Evolution of a coronal mass ejection from the Sun to Saturn

The prediction of the magnetic structure, arrival time, and arrival speed of coronal mass ejections (CMEs) at different locations in the heliosphere is a subject of intense study and great importance for understanding how CMEs evolve after they erupt. The magnetic structure of CMEs at the time of their eruption can be inferred through indirect proxies based on remote-sensing observations of the CME source region. However, the knowledge of the magnetic structure of CMEs at the Sun does not always imply a successful prediction of the magnetic structure at Earth, or in general in interplanetary space. This is because CMEs can change their orientation and shape due to deflections, rotations, and/or deformations.

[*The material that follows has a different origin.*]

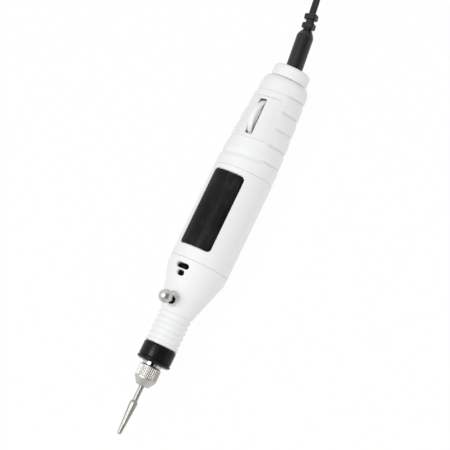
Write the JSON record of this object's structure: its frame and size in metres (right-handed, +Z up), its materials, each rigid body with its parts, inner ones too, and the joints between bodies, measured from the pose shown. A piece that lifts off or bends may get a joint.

We present a case study of a filament eruption and related CME that took place in May 2012, aiming at estimating how the knowledge of the CME magnetic structure at the Sun can be used in the case of CMEs that are associated with rotating filaments. We aim at comparing the magnetic structure of the CME at the Sun with observations from multiple vantage points through the heliosphere, in order to describe how the CME evolves as it travels away from the Sun. We use remote-sensing observations of the solar disc, the corona, and the inner heliosphere, and in situ measurements taken at Venus, at Earth, at Mars, and at Saturn.